The conservative hot spot in the 2nd District is northern Jefferson County, which along with Colorado Springs has become a locus of the right wing in Colorado. The area is home to the libertarian-right Colorado Taxpayers Party and the religious-right Rocky Mountain Family Council. It's the headquarters of Citizens for Responsible Government (CRG), the foremost anti-abortion organization in the state. Miller is the former executive director of CRG.

Also within the 2nd District is Colorado House District 27, which Miller represented from 1990 to 1992. She was preceded by such notables as David Bath, a law-and-order lawmaker who later was disgraced by a personal appearance in a bisexual porn video. Another predecessor of Miller's was Tom Tancredo, who later became regional head of the U.S. Department of Education under Ronald Reagan and George Bush. Tancredo, who believes that the department--and many other federal agencies--shouldn't even exist, now is head of the Independence Institute, a Golden think tank set up with Coors money. He's also a strong supporter of Miller and other candidates from the party's conservative Christian wing.

For a one-term legislator, Miller has quite an active political network in the northern suburbs. To begin with, the GOP chairman of District 27 is her husband, Lynn. Her former intern at the State Capitol, Cindy Gustafson, quit her job as state coordinator for Pat Robertson's Christian Coalition to work on Miller's campaign. (The local arm of the Christian Coalition branded David Skaggs a "foe of the family" before the '92 election.) The current GOP candidate for the District 27 House seat is Jim Congrove, who served on Miller's "John Q. Citizen" legislation-review panel when she was a state lawmaker and worked on her unsuccessful re-election bid for the District 27 seat in '92. The GOP candidate for the adjacent District 29 House seat is Mark Paschall, treasurer of a political organization Miller set up called Grassroots Colorado. Like Miller, Paschall and Congrove were actively opposed in the August primaries by party leaders and big money but won anyway.

Miller's allies also include conservative Catholics like Congrove and evangelical Christians from other churches. She personally trained 500 petition carriers for a CRG ballot initiative that would have mandated parental notification for teens who want abortions. (Enough signatures were gathered, but Secretary of State Natalie Meyer voided the petitions on a technicality; CRG is appealing.) Current CRG director Leslie Hanks, a columnist for the Colorado Christian News, writes hosannas to Miller and, at a recent joint appearance by Skaggs and Miller, grilled Skaggs from the audience about his contributions from Planned Parenthood.

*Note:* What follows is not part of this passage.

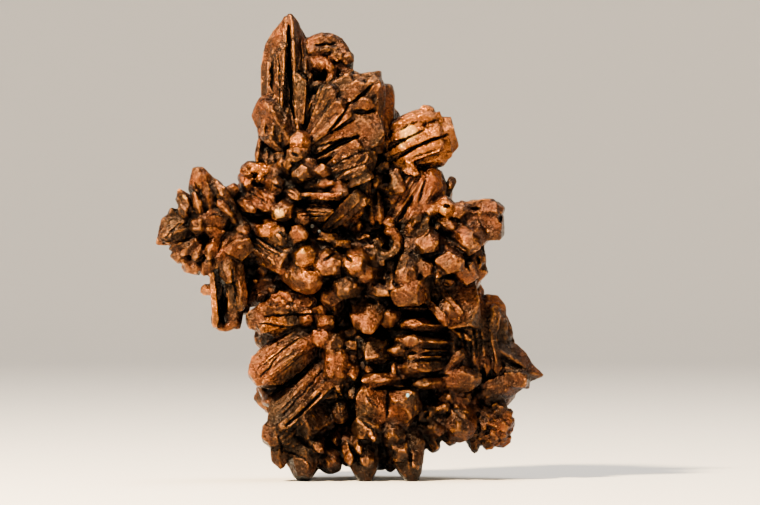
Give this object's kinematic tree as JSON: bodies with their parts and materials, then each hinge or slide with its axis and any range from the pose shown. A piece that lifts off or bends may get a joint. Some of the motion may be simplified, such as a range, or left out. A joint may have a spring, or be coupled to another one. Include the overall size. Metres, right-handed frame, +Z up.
{
  "type": "native copper nugget",
  "caption": "Branching cluster of intergrown copper crystals with a tall spire, two side arms and ribbed blades, standing on its lowest crystal tips.",
  "frame": {"origin": "middle of the footprint, on the surface that the specimen stands on", "axes": "+Z up along the spire, +X to the viewer's right, -Y towards the viewer of the display side"},
  "size_m": [0.0621, 0.0285, 0.0744],
  "materials": {
    "native_copper": "tarnished native copper: brown patina over orange metal, pitted, bright where the faces are clean"
  },
  "bodies": {
    "root": {"copper_nugget": "native_copper"}
  },
  "joints": []
}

In addition, Miller is soulmates with state senator Jim Roberts of Loveland (a contributor to her campaign) and state representative Charlie Duke of Monument, two of the legislature's most militant conservatives. And constantly beating the drum for her are Tancredo and his pal Marty Nalitz, the ex-KNUS talk-show host who now beams across the country on shortwave via "right-minded" KHNC in Johnstown.